Scopa.Scopa- 06/08/2019

Dans la chaleur d'une boue tiède

Ceux qui connaissent déjà Haruki Murakami savent bien qu’il est absolument impossible de résumer ses romans. Celui-ci ne fait pas exception à la règle. Ils savent également qu’ils sont tellement riches, complexes, peu explicites et qu’on passe forcément à côté de beaucoup de choses, chacun y piochant ce qu’il peut, ou ce qu’il veut. Une fois de plus, celui-ci ne fait pas exception. Parmi les multiple thématiques abordées dans cet ouvrage, on peut citer, en vrac, une réflexion sur le monde du travail et la vie quotidienne au Japon, le traumatisme de la guerre en Chine, et de la débâcle de 1945, la culpabilité, la manipulation politique et individuelle, l’importance du rêve, la difficulté d’assumer ce que l’on est ... Autant de thèmes, et bien d’autres, qui passent, comme un rêve éveillé dans ce roman envoûtant qui réussit l’exploit, malgré ses digressions et ses récits en apparence sans liens les uns avec les autres, de repêcher le lecteur juste quand il a l’impression d’être complètement perdu. L’auteur nous perd, nous hypnotise, nous présente l’un après l’autre une multitude de personnages pas toujours liés les uns aux autres, avant de nous récupérer, in extremis.
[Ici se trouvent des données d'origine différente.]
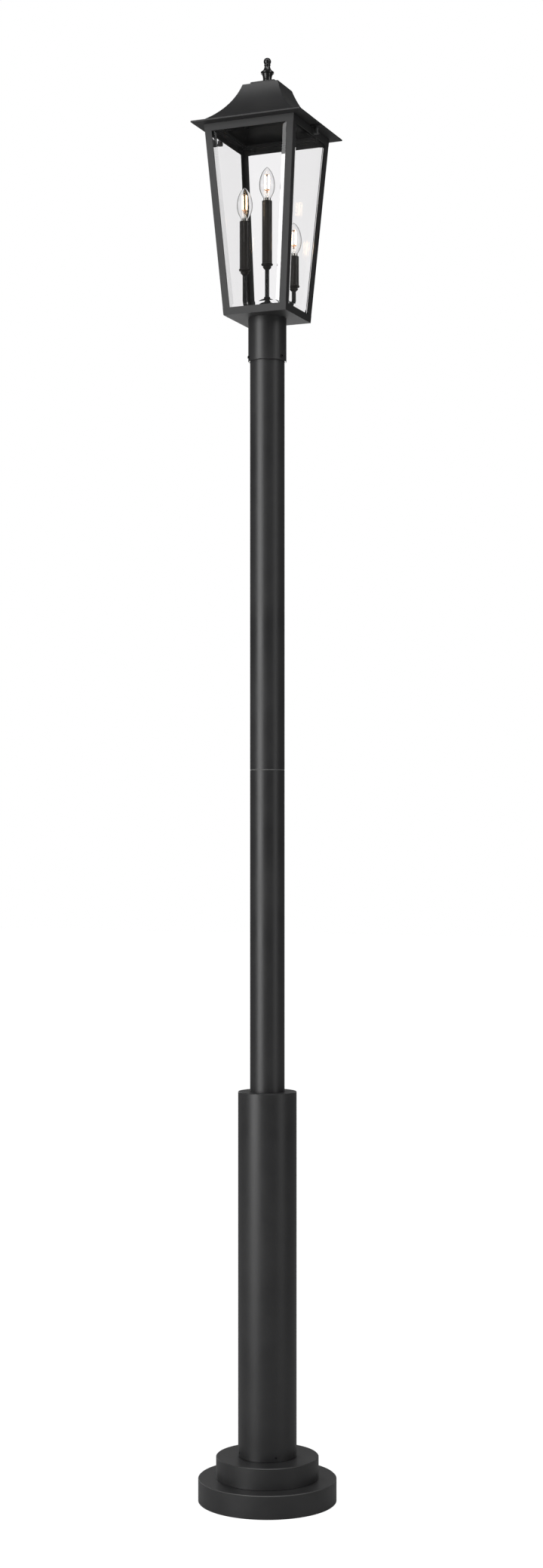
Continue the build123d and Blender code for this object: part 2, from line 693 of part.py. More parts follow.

Chroniques de l’oiseau à ressort est un roman qui peut passer en quelques pages de la violence la plus noire à la poésie la plus lumineuse, de l’horreur à l’humour, de tragique au comique, toujours en finesse, sans la moindre lourdeur. Un roman à la fois poétique, réaliste, fantastique, historique, onirique ... Un roman que l’on referme comme on sort d’un rêve, enchanté au sens premier du terme, encore un peu paumé, avec l’impression d’avoir saisi quelque chose d’important, même si on ne comprend pas tous les détails. Pendant ce temps l'oiseau à ressort remonte le temps.